The partnership has since put in a planning application for the first facility at Peel’s Protos site near Ellesmere Port in Cheshire.

This will use a process devised by researchers at the University of Chester and involves a glass kiln being heated to 1,000C to instantly break down unrecyclable plastic, releasing a mixture of gases, one of them being hydrogen.

The process takes all mixed waste plastic in an untreated, unsorted, contaminated form and requires no sorting or washing.

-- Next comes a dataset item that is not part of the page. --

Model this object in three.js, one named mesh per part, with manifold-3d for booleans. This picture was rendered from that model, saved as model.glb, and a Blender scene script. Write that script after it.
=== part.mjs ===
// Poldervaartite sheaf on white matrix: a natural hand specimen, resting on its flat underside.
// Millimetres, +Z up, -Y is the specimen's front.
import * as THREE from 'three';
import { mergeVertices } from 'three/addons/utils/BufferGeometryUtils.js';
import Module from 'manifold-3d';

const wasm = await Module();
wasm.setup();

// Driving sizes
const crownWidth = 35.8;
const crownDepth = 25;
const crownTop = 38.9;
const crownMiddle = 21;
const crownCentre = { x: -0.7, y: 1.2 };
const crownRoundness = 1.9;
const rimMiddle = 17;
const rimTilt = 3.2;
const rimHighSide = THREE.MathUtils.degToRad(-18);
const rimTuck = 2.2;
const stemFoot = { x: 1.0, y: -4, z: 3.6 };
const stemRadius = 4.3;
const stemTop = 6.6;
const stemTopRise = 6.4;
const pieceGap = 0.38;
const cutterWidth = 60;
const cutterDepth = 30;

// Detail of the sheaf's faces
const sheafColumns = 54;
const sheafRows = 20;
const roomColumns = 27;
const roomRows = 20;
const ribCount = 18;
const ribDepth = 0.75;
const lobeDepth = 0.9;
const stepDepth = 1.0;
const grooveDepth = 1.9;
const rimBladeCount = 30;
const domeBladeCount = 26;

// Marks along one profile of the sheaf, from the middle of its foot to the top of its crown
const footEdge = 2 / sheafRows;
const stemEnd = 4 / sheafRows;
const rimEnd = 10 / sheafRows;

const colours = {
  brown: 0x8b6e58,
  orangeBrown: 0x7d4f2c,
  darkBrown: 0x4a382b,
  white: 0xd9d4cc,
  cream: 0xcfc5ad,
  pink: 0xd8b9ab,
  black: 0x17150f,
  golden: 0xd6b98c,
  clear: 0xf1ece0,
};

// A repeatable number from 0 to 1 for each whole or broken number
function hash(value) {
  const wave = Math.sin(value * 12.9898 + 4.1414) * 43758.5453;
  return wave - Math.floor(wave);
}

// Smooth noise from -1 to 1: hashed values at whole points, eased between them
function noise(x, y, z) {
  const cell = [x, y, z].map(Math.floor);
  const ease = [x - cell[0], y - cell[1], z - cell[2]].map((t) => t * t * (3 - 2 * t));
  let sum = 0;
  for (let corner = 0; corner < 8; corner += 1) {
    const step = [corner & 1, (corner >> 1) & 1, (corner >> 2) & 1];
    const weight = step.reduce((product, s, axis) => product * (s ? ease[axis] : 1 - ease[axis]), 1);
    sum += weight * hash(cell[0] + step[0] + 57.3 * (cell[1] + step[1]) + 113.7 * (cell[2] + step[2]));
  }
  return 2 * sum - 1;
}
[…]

“The technology converts all plastic waste into high quality, low carbon hydrogen syngas which can then be used to power gas engines,” says Joe Howe, executive director of the Thornton Energy Research Institute at the University of Chester.

“A by-product of this process is electricity, meaning waste plastic can not only fuel cars, but can also keep the lights on at home.

“Surely the world must wake up to this technology. It will make waste plastic valuable with it being able to power the world’s towns and cities and most importantly it can help clean up our oceans of waste plastic now.”